What was the real story of the 1937 Zenith Radio Nurse & Guardian Ear? I've been looking at this thing, the first baby monitor, for close to 20 years now, and it's about time I found out.
How did Isamu Noguchi come to design it? Was it really inspired by the Lindbergh Baby kidnapping? Are they really rare because they were destroyed en masse during WWII by people were taking out their anti-Japanese sentiment against Noguchi's signature on the back?
According to the Noguchi Museum, the sculptor was commissioned to design the case for the Radio Nurse by the head of the Zenith Radio Corporation himself, Commander Eugene F. McDonald, Jr.
Who also happened to have been the inventor of the Radio Nurse, according to a 1938 article in Modern Plastics magazine. He needed it in order to listen in on his daughter's room aboard his yacht.
Because the McDonalds, it turns out, lived aboard a 185-foot yacht, the Mizpah [above, via], one of the biggest private vessels in the Great Lakes. From McDonald's swinging single days in the 1920s, the Mizpah was famous in Chicago as a party barge. [Waitaminnit, that was during Prohibition. Was the Mizpah's appeal linked to its ability to head into Canadian waters for a drink?]

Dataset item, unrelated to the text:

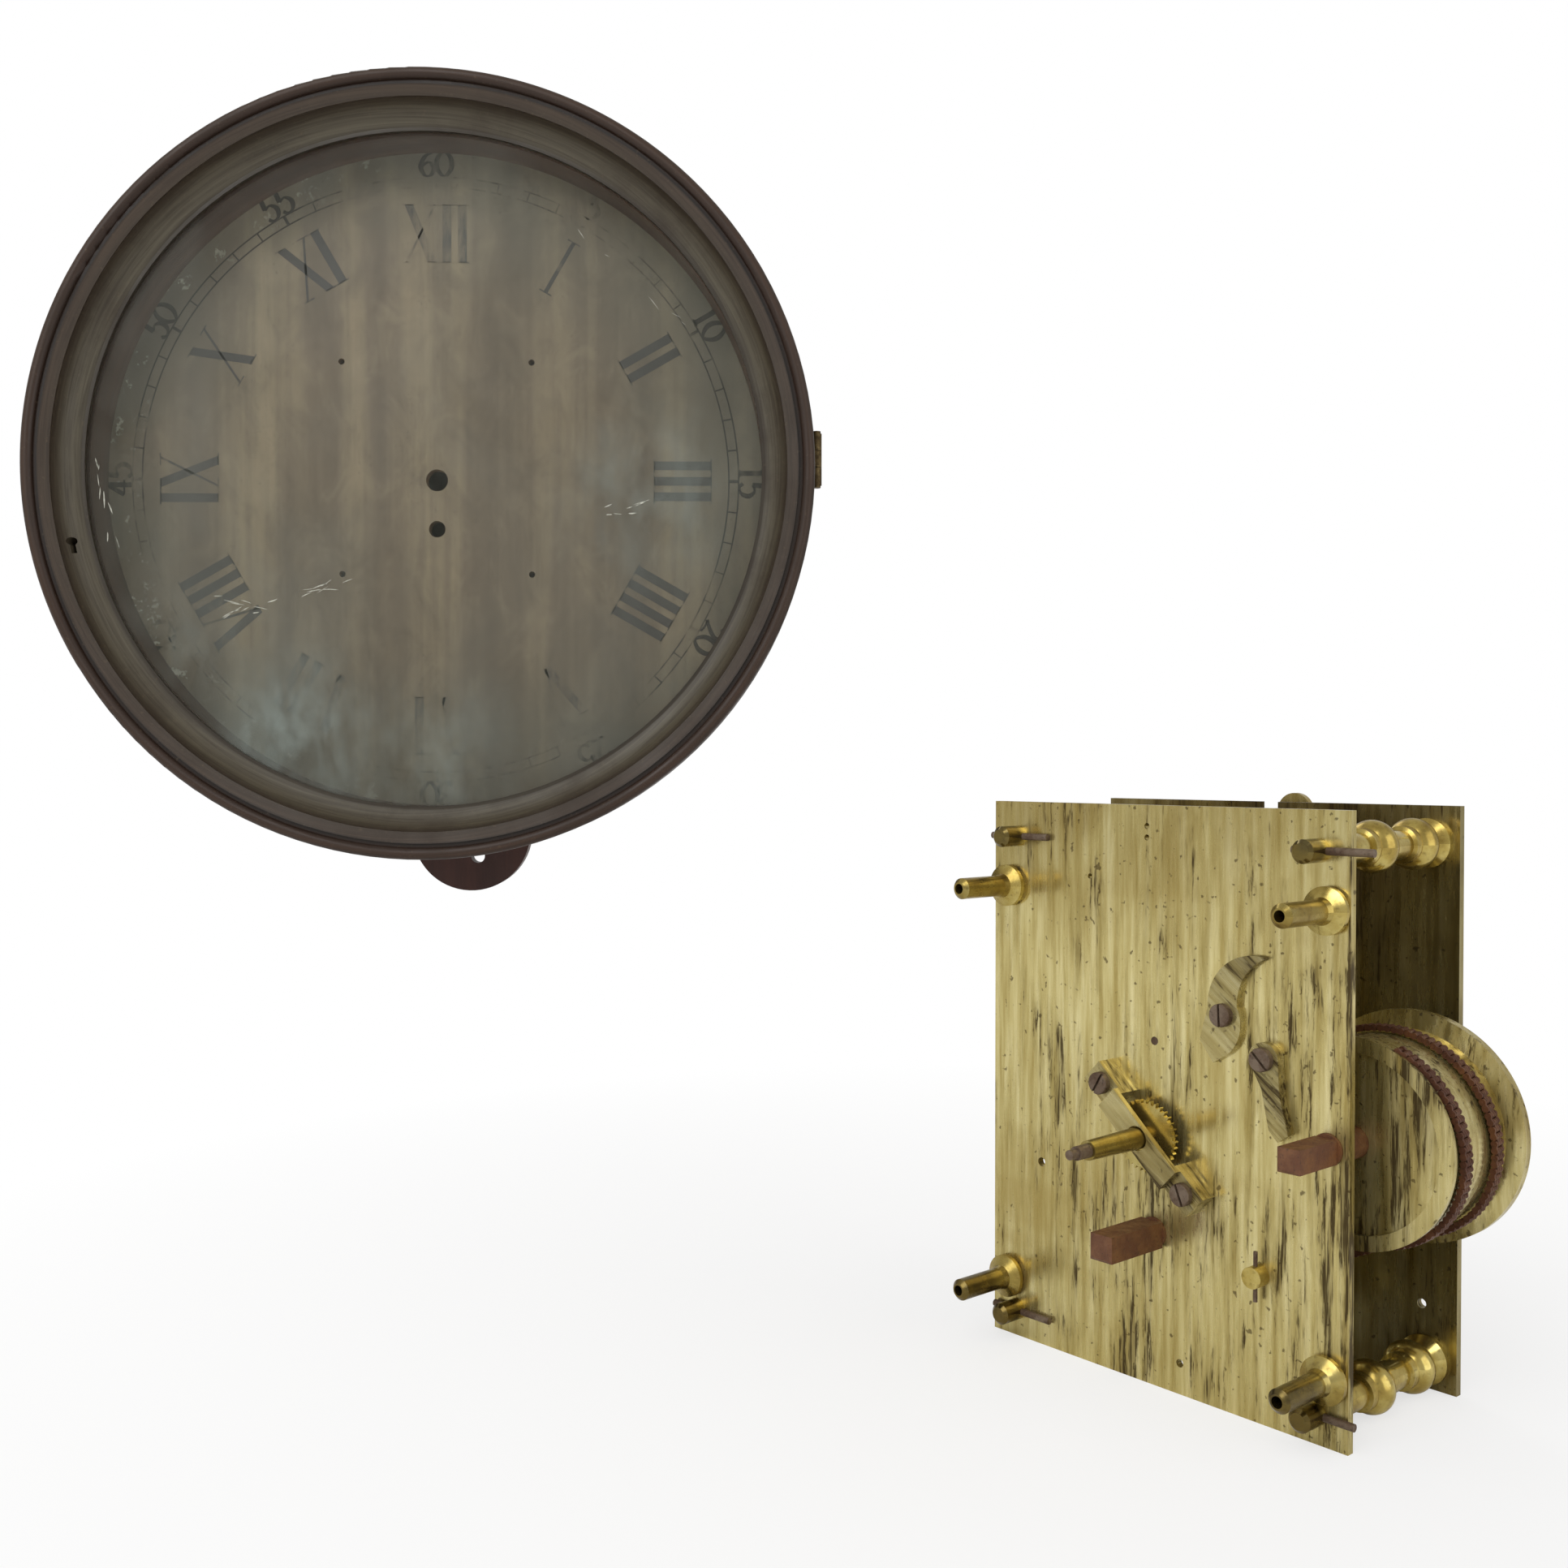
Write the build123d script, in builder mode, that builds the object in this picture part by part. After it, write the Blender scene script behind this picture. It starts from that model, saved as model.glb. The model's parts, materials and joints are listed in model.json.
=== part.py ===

And even after settling down--and after the relegalization of alcohol--the McDonalds stayed living on the boat, which the Commander used for business entertaining and as a floating Zenith R&D lab. Apparently, the first of McDonald's two children was actually born on the Mizpah. I guess it was her intercom McDonald brought Noguchi in to turn into "a device which will be simple, beautiful and at the same time distinctively different from any inter-communicating set or radio now in use."
And as a high-profile guy in a mobbed up town with a new kid, it's possible that McDonald's personal concerns over celebrity kidnappings was an inspiration, but it's also likely that the serial entrepreneur saw lingering Lindberghian anxiety as a nice marketing hook. [The kidnapping happened in 1932. The sensational trial was in 1934. The perp was executed in 1936. The Radio Nurse design is dated 1937, but the product only hit the market in March 1938.] Or not. The Zenith promotional images gathered by Codex99 not only don't mention a kidnapping; they don't even show a baby, just a grandma.
The WWII Jap hysteria story is circulated regularly, but I have yet to see a contemporary citation. Noguchi was known, but not revered, for decades. His work, especially his design work, was not hotly collected.
Maybe Radio Nurses are rare because they were an expensive flop, and didn't work. Codex99 reports "Radio Nurse suffered from distortion, RF interference and rougue broadcast pickup." [Bonus link: a PDF of the original schematic and owners manual]
The prices, too, are all over the map.
When it was Antiques Roadshow in 2004, the Radio Nurse was given an appraised value of $2000-2500.
By 2008, the ur-baby monitor market was white-hot, and an example sold for a whopping $22,000 against a $3,000 estimate.